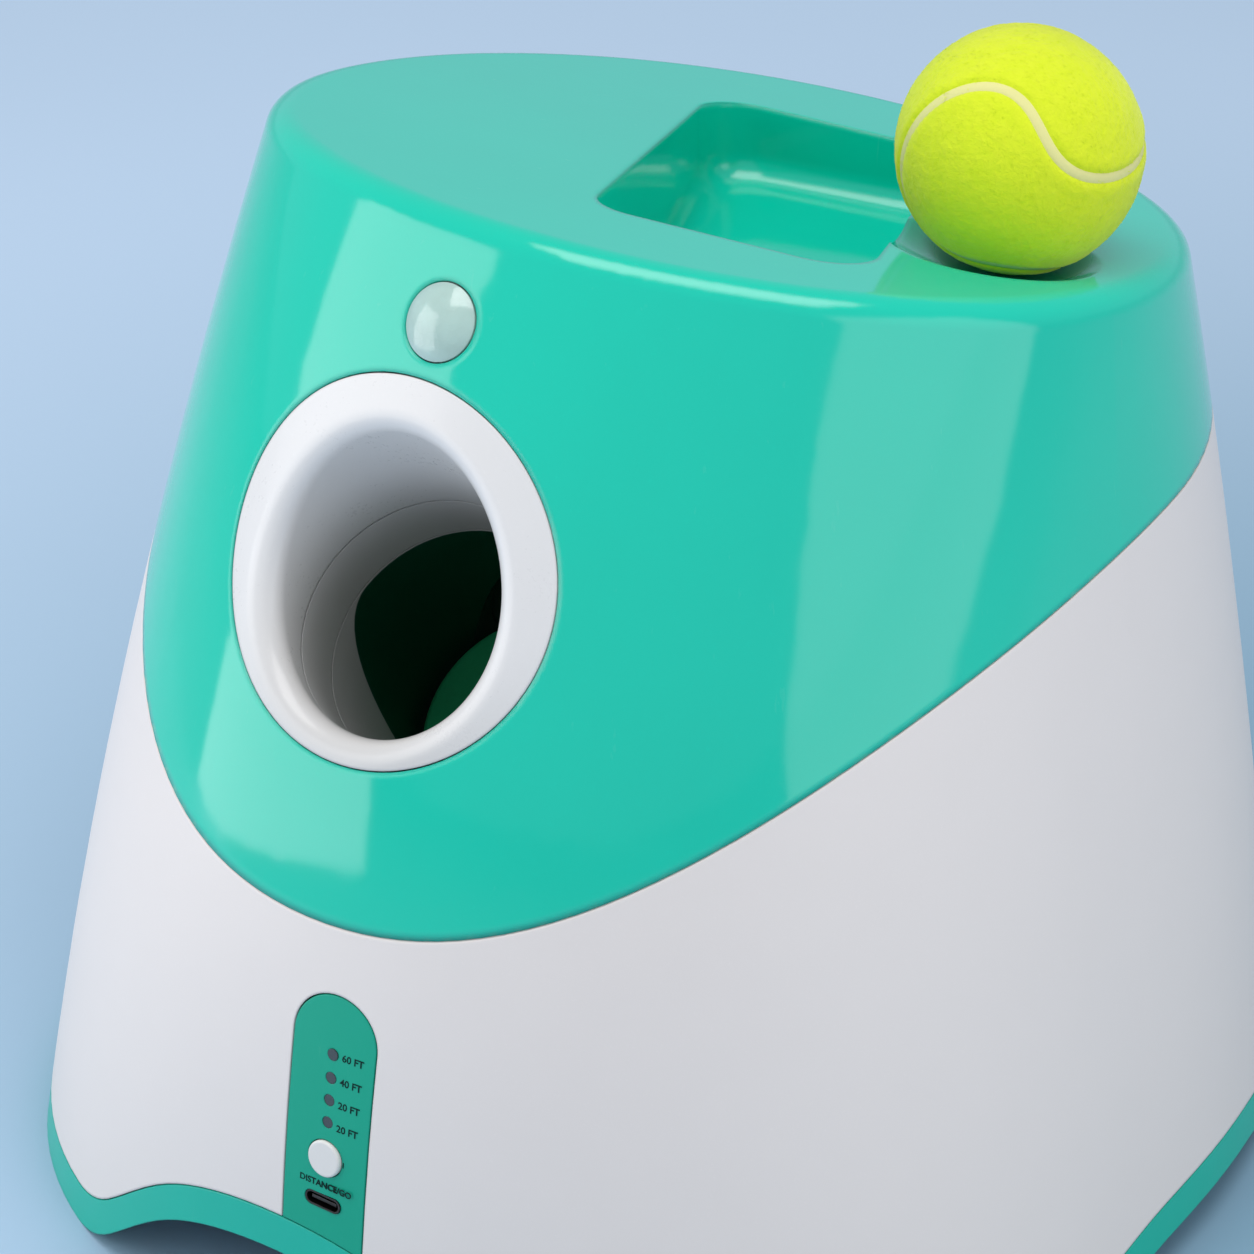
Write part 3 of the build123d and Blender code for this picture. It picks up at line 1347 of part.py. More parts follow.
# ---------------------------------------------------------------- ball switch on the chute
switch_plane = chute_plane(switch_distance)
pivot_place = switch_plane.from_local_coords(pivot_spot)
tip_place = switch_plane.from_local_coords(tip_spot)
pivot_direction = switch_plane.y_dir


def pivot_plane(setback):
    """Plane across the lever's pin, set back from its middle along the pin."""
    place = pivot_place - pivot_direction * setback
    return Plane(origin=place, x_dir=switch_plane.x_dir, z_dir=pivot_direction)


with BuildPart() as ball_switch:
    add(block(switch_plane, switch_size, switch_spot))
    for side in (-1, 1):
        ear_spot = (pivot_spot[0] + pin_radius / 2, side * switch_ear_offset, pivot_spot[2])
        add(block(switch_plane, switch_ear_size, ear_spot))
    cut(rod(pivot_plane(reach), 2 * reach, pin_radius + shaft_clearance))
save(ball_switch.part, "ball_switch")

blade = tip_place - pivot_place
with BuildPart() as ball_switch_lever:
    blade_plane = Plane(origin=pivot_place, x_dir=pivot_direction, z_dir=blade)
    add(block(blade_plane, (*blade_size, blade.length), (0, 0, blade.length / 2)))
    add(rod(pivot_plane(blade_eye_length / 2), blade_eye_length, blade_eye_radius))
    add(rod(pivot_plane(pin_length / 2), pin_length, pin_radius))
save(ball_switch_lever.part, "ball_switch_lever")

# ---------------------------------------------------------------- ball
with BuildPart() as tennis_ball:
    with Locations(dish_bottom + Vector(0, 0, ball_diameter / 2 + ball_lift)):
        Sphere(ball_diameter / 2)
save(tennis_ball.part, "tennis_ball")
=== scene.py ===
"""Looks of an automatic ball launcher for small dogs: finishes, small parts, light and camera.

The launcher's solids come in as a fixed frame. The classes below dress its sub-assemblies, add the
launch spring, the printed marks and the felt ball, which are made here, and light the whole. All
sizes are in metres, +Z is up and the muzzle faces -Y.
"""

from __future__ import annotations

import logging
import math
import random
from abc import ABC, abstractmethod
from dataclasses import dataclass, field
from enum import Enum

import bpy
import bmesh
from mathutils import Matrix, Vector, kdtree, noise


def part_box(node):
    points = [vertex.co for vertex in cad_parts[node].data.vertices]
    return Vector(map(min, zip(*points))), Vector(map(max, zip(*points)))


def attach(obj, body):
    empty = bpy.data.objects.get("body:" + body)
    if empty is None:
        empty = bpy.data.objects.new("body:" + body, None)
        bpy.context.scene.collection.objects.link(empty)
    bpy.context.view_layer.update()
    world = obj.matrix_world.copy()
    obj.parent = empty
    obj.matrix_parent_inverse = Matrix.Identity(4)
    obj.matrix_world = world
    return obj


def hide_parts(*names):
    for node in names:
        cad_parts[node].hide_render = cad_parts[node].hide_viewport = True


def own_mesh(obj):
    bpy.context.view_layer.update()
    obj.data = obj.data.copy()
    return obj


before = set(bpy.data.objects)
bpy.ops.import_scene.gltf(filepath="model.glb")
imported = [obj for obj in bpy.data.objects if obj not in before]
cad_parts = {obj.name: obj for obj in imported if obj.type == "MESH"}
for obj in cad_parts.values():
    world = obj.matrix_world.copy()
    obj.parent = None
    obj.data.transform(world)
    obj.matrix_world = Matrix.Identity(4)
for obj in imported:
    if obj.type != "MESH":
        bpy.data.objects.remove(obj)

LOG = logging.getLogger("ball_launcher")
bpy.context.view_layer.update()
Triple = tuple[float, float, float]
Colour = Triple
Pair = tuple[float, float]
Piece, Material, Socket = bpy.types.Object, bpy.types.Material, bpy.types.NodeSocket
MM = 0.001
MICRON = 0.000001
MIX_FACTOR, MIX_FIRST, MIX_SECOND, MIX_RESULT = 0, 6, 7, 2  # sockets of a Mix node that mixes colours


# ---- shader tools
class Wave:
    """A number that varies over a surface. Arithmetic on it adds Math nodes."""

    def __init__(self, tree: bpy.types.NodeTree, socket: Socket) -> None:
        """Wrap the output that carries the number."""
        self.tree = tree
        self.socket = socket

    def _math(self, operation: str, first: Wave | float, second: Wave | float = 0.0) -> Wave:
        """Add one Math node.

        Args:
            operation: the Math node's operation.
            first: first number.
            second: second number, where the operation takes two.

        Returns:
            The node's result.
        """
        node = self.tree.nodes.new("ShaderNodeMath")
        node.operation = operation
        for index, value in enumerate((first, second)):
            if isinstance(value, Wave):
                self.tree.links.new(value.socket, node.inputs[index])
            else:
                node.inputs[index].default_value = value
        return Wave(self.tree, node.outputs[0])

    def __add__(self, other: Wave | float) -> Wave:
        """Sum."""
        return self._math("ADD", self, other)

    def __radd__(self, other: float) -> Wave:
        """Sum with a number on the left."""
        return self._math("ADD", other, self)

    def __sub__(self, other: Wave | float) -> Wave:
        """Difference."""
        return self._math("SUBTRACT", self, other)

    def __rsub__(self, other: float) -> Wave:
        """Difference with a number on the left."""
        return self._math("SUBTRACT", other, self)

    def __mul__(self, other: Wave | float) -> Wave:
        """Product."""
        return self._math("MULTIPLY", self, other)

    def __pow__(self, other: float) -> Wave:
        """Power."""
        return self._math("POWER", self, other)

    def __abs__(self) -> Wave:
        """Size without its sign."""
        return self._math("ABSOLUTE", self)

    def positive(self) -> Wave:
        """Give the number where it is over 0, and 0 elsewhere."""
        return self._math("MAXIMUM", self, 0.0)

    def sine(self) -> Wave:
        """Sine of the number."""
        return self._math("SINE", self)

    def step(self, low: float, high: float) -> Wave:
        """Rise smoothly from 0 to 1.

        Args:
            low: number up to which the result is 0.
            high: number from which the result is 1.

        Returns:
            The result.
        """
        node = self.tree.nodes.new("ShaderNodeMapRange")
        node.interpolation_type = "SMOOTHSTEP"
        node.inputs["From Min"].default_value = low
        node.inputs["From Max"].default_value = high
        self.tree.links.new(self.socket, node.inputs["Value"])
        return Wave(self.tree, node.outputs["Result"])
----
DIRECTIONS.
Extract from the listing above the lines between the line containing "blade = tip_place - pivot_place" and the line containing "if empty is", keeping both of those lines. Output nothing else.

WRITTEN RESPONSE.
blade = tip_place - pivot_place
with BuildPart() as ball_switch_lever:
    blade_plane = Plane(origin=pivot_place, x_dir=pivot_direction, z_dir=blade)
    add(block(blade_plane, (*blade_size, blade.length), (0, 0, blade.length / 2)))
    add(rod(pivot_plane(blade_eye_length / 2), blade_eye_length, blade_eye_radius))
    add(rod(pivot_plane(pin_length / 2), pin_length, pin_radius))
save(ball_switch_lever.part, "ball_switch_lever")

# ---------------------------------------------------------------- ball
with BuildPart() as tennis_ball:
    with Locations(dish_bottom + Vector(0, 0, ball_diameter / 2 + ball_lift)):
        Sphere(ball_diameter / 2)
save(tennis_ball.part, "tennis_ball")
=== scene.py ===
"""Looks of an automatic ball launcher for small dogs: finishes, small parts, light and camera.

The launcher's solids come in as a fixed frame. The classes below dress its sub-assemblies, add the
launch spring, the printed marks and the felt ball, which are made here, and light the whole. All
sizes are in metres, +Z is up and the muzzle faces -Y.
"""

from __future__ import annotations

import logging
import math
import random
from abc import ABC, abstractmethod
from dataclasses import dataclass, field
from enum import Enum

import bpy
import bmesh
from mathutils import Matrix, Vector, kdtree, noise


def part_box(node):
    points = [vertex.co for vertex in cad_parts[node].data.vertices]
    return Vector(map(min, zip(*points))), Vector(map(max, zip(*points)))


def attach(obj, body):
    empty = bpy.data.objects.get("body:" + body)
    if empty is None:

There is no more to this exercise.